Watchdog to investigate baby deaths
The health watchdog is to be called in to investigate the deaths of babies who died in one hospital over several years.
Health Minister James Reilly said the Hiqa inquiry would be ordered after chief medical officer Tony Holohan completes an initial review of the deaths of four babies at the Midlands Regional Hospital Portlaoise.
All died either during labour or within seven days of birth and a feature common to all of their deaths was anoxia, oxygen starvation to the brain.
It is believed foetal distress was not properly recognised or acted on while mothers were in labour.
Families have been pressing for an independent inquiry, including Mark and Roisin Molloy whose son Mark died 22 minutes after birth at the hospital on January 24, 2012.
"We stayed with the Health Service Executive for two years. It has to be a full Hiqa inquiry, not only on baby deaths in Portlaoise but how these were allowed to happen - from the highest levels of the HSE and why alarm bells weren't ringing," Mr Molloy said.
"There does have to be decisiveness. It's been going on, in our case, two years.

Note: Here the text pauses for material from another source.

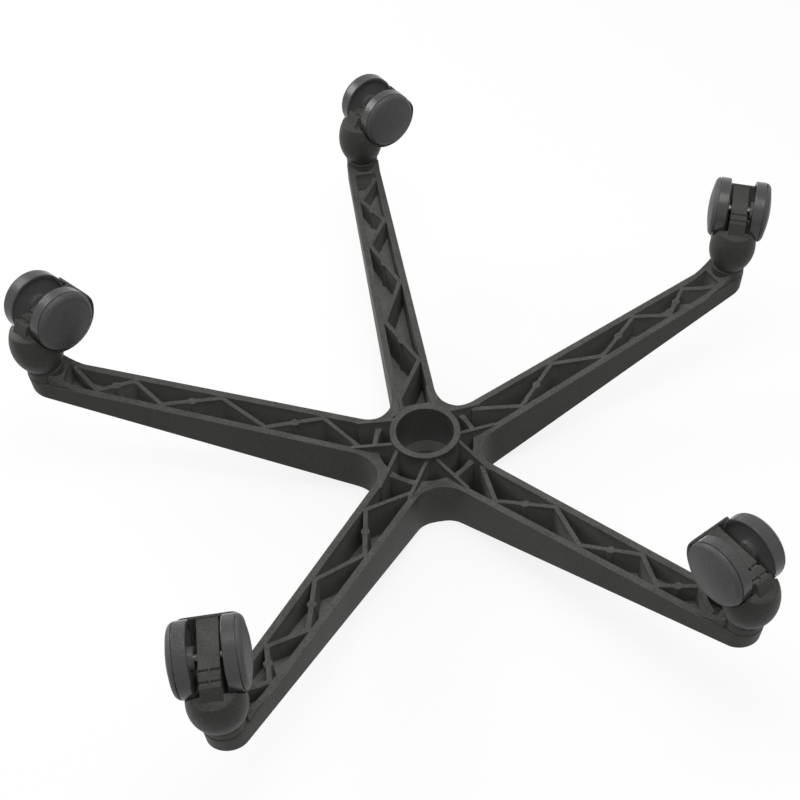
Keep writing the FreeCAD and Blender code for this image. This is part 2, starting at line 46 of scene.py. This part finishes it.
camera.data.lens = focal_length_px * camera.data.sensor_width / photo_width
camera.data.shift_x = (photo_width / 2 - centre_px[0]) / photo_width
camera.data.shift_y = (centre_px[1] - photo_width / 2) / photo_width
camera.data.clip_start = 0.05
camera.data.clip_end = 50.0
bpy.context.scene.camera = camera


# A white studio: one wide matt sheet under the base, and soft lamps above it. Seen by the camera the
# sheet is nearly pure white, as in the photograph, and still takes the base's shadow.
class Signal:
    """An output of a node. Sums, differences and products of signals add Math nodes."""

    def __init__(self, sheet, socket):
        self.sheet = sheet
        self.socket = socket

    def combine(self, operation, first, second):
        return self.sheet.node("ShaderNodeMath", {"operation": operation}, {0: first, 1: second})

    def __add__(self, other):
        return self.combine("ADD", self, other)

    def __sub__(self, other):
        return self.combine("SUBTRACT", self, other)

    def __rsub__(self, other):
        return self.combine("SUBTRACT", other, self)

    def __mul__(self, other):
        return self.combine("MULTIPLY", self, other)

    __radd__ = __add__
    __rmul__ = __mul__


class NodeSheet:
    """The nodes of one finish, or of the studio's air."""

    def __init__(self, owner):
        owner.use_nodes = True
        self.owner = owner
        self.tree = owner.node_tree
        self.tree.nodes.clear()

    def node(self, kind, settings, inputs, output=0):
        """Add a node: its settings first, then the values or links of its sockets."""
        made = self.tree.nodes.new(kind)
        for name, setting in settings.items():
            if name == "stops":
                self.set_stops(made.color_ramp, setting)
            else:
                setattr(made, name, setting)
        for key, wanted in inputs.items():
            if isinstance(wanted, Signal):
                self.tree.links.new(wanted.socket, made.inputs[key])
            else:
                made.inputs[key].default_value = wanted
        return Signal(self, made.outputs[output]) if made.outputs else made

    def set_stops(self, ramp, stops):
        ramp.elements[0].position, ramp.elements[1].position = stops[0][0], stops[-1][0]
        for place, _ in stops[1:-1]:
            ramp.elements.new(place)
        for element, (_, level) in zip(ramp.elements, stops):
            element.color = (level, level, level, 1.0)

    def blend(self, share, first, second):
        """Mix two colours by a share from 0 to 1."""
        return self.node("ShaderNodeMix", {"data_type": "RGBA"}, {0: share, 6: first, 7: second}, 2)

    def seen(self):
        """1 for what the camera sees, straight or in a reflection, and 0 for light that lights the object."""
        camera_ray, mirrored, through = (
            self.node("ShaderNodeLightPath", {}, {}, output)
            for output in ("Is Camera Ray", "Is Glossy Ray", "Is Transmission Ray"))
        return camera_ray + mirrored + through


def grey(level):
    return (level, level, level, 1.0)


sheet_width = 12.0
sheet_gap = 0.0003
glow_share = 0.85
bpy.ops.mesh.primitive_plane_add(size=sheet_width, location=(0.0, 0.0, cad_low.z - sheet_gap))
studio_floor = bpy.context.object
studio_floor.name = "studio_floor"
floor_paint = NodeSheet(bpy.data.materials.new("studio_white"))
sheet_colour = floor_paint.blend(floor_paint.seen(), grey(0.25), grey(0.93))
matt = floor_paint.node(
    "ShaderNodeBsdfPrincipled", {}, {"Base Color": sheet_colour, "Roughness": 0.9, "Specular IOR Level": 0.1})
white = floor_paint.node("ShaderNodeEmission", {}, {"Color": grey(1.0), "Strength": 1.0})
lit = floor_paint.node("ShaderNodeMixShader", {}, {0: floor_paint.seen() * glow_share, 1: matt, 2: white})
floor_paint.node("ShaderNodeOutputMaterial", {}, {"Surface": lit})
studio_floor.data.materials.append(floor_paint.owner)

bpy.context.scene.world = bpy.data.worlds.new("studio_air")
air = NodeSheet(bpy.context.scene.world)
direction = air.node("ShaderNodeTexCoord", {}, {}, "Generated")
climb = air.node("ShaderNodeSeparateXYZ", {}, {0: direction}, "Z")
dome = air.blend(climb, grey(0.12), grey(0.95))
soft_light = air.node("ShaderNodeBackground", {}, {"Color": dome, "Strength": 1.0})
backdrop = air.node("ShaderNodeBackground", {}, {"Color": grey(1.0), "Strength": 1.0})
air_mix = air.node("ShaderNodeMixShader", {}, {0: air.seen(), 1: soft_light, 2: backdrop})
air.node("ShaderNodeOutputWorld", {}, {"Surface": air_mix})
for lamp_name, place, size, watts in (
    ("softbox_far_left", (-0.75, 1.5, 0.95), 0.8, 14.0),
    ("softbox_above", (0.05, -0.05, 0.95), 0.45, 3.0),
):
    bpy.ops.object.light_add(type="AREA", location=place)
    lamp = bpy.context.object
    lamp.name = lamp_name
    lamp.data.shape = "SQUARE"
    lamp.data.size = size
    lamp.data.energy = watts
    lamp.rotation_euler = (-Vector(place)).to_track_quat("-Z", "Y").to_euler()
bpy.context.scene.view_settings.view_transform = "Standard"


# The star is one moulding of black glass-filled nylon. Its outside has a fine spark-eroded grain, each rim
# and rib is painted paler along its edge as a painted highlight, and its cells are painted paler as painted
# fill light.
def moulded_nylon(name, colour, dust_and_top_light, grain, gloss, shine, edge_radius, pale_bore_band=None):
    """Satin black plastic with cloudy sheen and fine grain, painted paler in its hollows as painted fill
    light and along every edge as a painted highlight.

    film is how much paler what faces up is painted, partly for dust and partly as painted top light, grain
    how many pores a metre has, gloss the least roughness and shine the specular level. pale_bore_band is the
    radius, lower end and upper end, in metres, of a stretch of the bore that is painted pale.
    """
    sheet = NodeSheet(bpy.data.materials.new(name))
    where = sheet.node("ShaderNodeTexCoord", {}, {}, "Object")

    def noise(scale, detail):
        return sheet.node("ShaderNodeTexNoise", {}, {"Vector": where, "Scale": scale, "Detail": detail})

    def ramp(signal, stops):
        return sheet.node("ShaderNodeValToRGB", {"stops": stops}, {"Fac": signal})

    def paler(times):
        return (*(part * times for part in colour), 1.0)

    clouds = noise(14.0, 3.0)
    streaks = noise(60.0, 4.0)
    pores = noise(grain, 2.0)
    specks = noise(grain * 0.4, 3.0) - 0.5
    rounded = sheet.node("ShaderNodeBevel", {"samples": 6}, {"Radius": edge_radius}, "Normal")
    flat = sheet.node("ShaderNodeNewGeometry", {}, {}, "Normal")
    facing = sheet.node("ShaderNodeVectorMath", {"operation": "DOT_PRODUCT"}, {0: rounded, 1: flat}, "Value")
    # Along every edge the colour is painted paler, a painted highlight, and the roughness is lower.
    highlit_edges = ramp((1.0 - facing) * 6.0, [(0.05, 0.0), (0.9, 1.0)]) * streaks
    openness = sheet.node("ShaderNodeAmbientOcclusion", {"samples": 8}, {"Distance": 0.035}, "AO")
    # What faces up is painted paler: partly dust lying there, partly painted top light.
    tilt = sheet.node("ShaderNodeSeparateXYZ", {}, {0: flat}, "Z")
    dust_and_top_light_mask = ramp(tilt, [(0.35, 0.0), (0.95, 1.0)]) * (streaks * dust_and_top_light)
    # Hollows and recesses are painted paler, a painted fill light that lifts the shade in them.
    hollow_fill_light = ramp((1.0 - openness) + (streaks - 0.5) * 0.25, [(0.3, 0.0), (0.95, 1.0)])
    tone = sheet.blend(dust_and_top_light_mask + specks * 1.5, paler(1.0), paler(2.7))
    tone = sheet.blend(hollow_fill_light + hollow_fill_light * specks * 0.8, tone, paler(4.8))
    tone = sheet.blend(highlit_edges, tone, paler(2.2))
    # A band inside the bore, between two heights, is painted pale.
    if pale_bore_band:
        # A ramp runs from 0 to 1, and 1 stands for 50 mm here.
        per_metre = 20.0
        lip = 0.004
        fade = 0.012
        radius, low, high = (per_metre * size for size in pale_bore_band)
        height = sheet.node("ShaderNodeSeparateXYZ", {}, {0: where}, "Z")
        level = sheet.node("ShaderNodeVectorMath", {"operation": "MULTIPLY"}, {0: where, 1: (1.0, 1.0, 0.0)})
        spread = sheet.node("ShaderNodeVectorMath", {"operation": "LENGTH"}, {0: level}, "Value")
        inside = ramp(spread * per_metre, [(radius, 1.0), (radius + lip, 0.0)])
        stretch = ramp(height * per_metre + (streaks - 0.5) * 0.03, [
            (low - fade, 0.0), (low, 1.0), (high, 1.0), (high + fade, 0.0)])
        tone = sheet.blend(inside * stretch, tone, paler(5.8))
    relief = sheet.node(
        "ShaderNodeBump", {},
        {"Strength": 0.28, "Distance": 0.0002, "Height": pores, "Normal": rounded}, "Normal")
    shader = sheet.node("ShaderNodeBsdfPrincipled", {}, {
        "Base Color": tone,
        "Roughness": gloss + clouds * 0.2 - highlit_edges * 0.1,
        "Normal": relief,
        "IOR": 1.53,
        "Specular IOR Level": shine,
    })
    sheet.node("ShaderNodeOutputMaterial", {}, {"Surface": shader})
    return sheet.owner


def dress(node, material):
    """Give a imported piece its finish, in place of the plain one."""
    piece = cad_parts[node]
    piece.data.materials.clear()
    piece.data.materials.append(material)


star_nylon = moulded_nylon(
    "star_nylon", (0.041, 0.0408, 0.0382), dust_and_top_light=0.55, grain=1500.0, gloss=0.42, shine=0.14,
    edge_radius=0.0009, pale_bore_band=(0.0255, 0.009, 0.023))
dress("star_base", star_nylon)

# Each caster's housing is a smaller moulding of the same kind, a little smoother: a round boss on the
# stem, a low web between the wheels and a thin hood that curves round their floor side.
housing_nylon = moulded_nylon(
    "housing_nylon", (0.037, 0.0368, 0.035), dust_and_top_light=0.2, grain=1800.0, gloss=0.38, shine=0.15,
    edge_radius=0.0007)
casters = [f"caster_{number}" for number in range(1, 6)]
for caster in casters:
    dress(f"{caster}_housing", housing_nylon)

# The wheel halves are harder nylon with treads polished by rolling. A domed satin cap is snapped into
# each of them from outside, and an open seam stays between the two.
wheel_nylon = moulded_nylon(
    "wheel_nylon", (0.036, 0.036, 0.0354), dust_and_top_light=0.1, grain=2200.0, gloss=0.14, shine=0.4,
    edge_radius=0.0005)
cap_nylon = moulded_nylon(
    "cap_nylon", (0.058, 0.058, 0.057), dust_and_top_light=0.1, grain=2000.0, gloss=0.36, shine=0.25,
    edge_radius=0.0006)
for caster in casters:
    for side in ("left", "right"):
        dress(f"{caster}_wheel_{side}", wheel_nylon)
        dress(f"{caster}_cap_{side}", cap_nylon)


# Stems and grip rings are drawn steel, turned and zinc plated. The axles are the same wire, painted dark as
# painted shade for the gap between the wheels where they sit.
def drawn_steel(name, dark, light, gloss):
    """Bright metal with fine drawing marks, and stains between a dark and a light tone."""
    sheet = NodeSheet(bpy.data.materials.new(name))
    where = sheet.node("ShaderNodeTexCoord", {}, {}, "Object")
    marks = sheet.node("ShaderNodeTexNoise", {}, {"Vector": where, "Scale": 700.0, "Detail": 2.0})
    stains = sheet.node("ShaderNodeTexNoise", {}, {"Vector": where, "Scale": 90.0, "Detail": 3.0})
    tone = sheet.blend(stains, (*dark, 1.0), (*light, 1.0))
    relief = sheet.node(
        "ShaderNodeBump", {}, {"Strength": 0.12, "Distance": 0.0001, "Height": marks}, "Normal")
    shader = sheet.node("ShaderNodeBsdfPrincipled", {}, {
        "Base Color": tone, "Roughness": gloss + marks * 0.2, "Normal": relief, "Metallic": 1.0})
    sheet.node("ShaderNodeOutputMaterial", {}, {"Surface": shader})
    return sheet.owner


plated_steel = drawn_steel("plated_steel", (0.42, 0.42, 0.41), (0.62, 0.61, 0.59), gloss=0.22)
# The axle steel is painted dark, as painted shade for the gap between the wheels.
shade_darkened_steel = drawn_steel("shade_darkened_steel", (0.07, 0.068, 0.064), (0.2, 0.195, 0.185), gloss=0.12)
for caster in casters:
    dress(f"{caster}_stem", plated_steel)
    dress(f"{caster}_grip_ring", plated_steel)
    dress(f"{caster}_axle", shade_darkened_steel)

We need decisiveness, as well as being robust and quick and clear in getting to the bottom of what happened."
Over the weekend two of the families met the health minister and chief medical officer Tony Holohan, who is reviewing four baby deaths in Portlaoise.
"I have asked him (Mr Holohan) to do a report as expeditiously as possible," he said.
"I believe we will be calling in Hiqa but I think it would be a real value in Hiqa having the benefit of the CMO's report and his report will look at all relevant issues raised by the families.
"We have a real issue to be addressed here and I believe the families are entitled to all of the answers."
Mr Reilly said families affected will be intimately involved in the investigation.
Hiqa said its inspectors were already planning to carry out a review of governance structures in Portlaoise this year to examine the safety and quality standards in place at the hospital. It had planned the review before the baby deaths story emerged in an RTE Prime Time report last week.
A preliminary report from Dr Holohan is expected to be with the minister within weeks.
Members of the Oireachtas Health Committee met the Molloys today before discussing the issue at a private meeting.
The Molloys, from Co Offaly, who had to seek to have their son's death register changed from stillborn to newborn, have sought explanations on their son's death from the HSE for two years.
Roisin Molloy said it was essential that Hiqa get involved.
"We had tried the HSE system for investigations. It failed us and it failed Mark and the other parents as well," she said.
"It's been a long road to get here but at last we do feel that someone is listening to us and something will be done."
Taoiseach Enda Kenny said there needs to be decisiveness and clarity for mothers and expectant mothers in the maternity system.
"Clearly inefficiencies pointed out in the system that applied in Portlaoise have got to be addressed," he said.
The Oireachtas Health Committee said it remains open to meet other parents whose babies died in Portlaoise.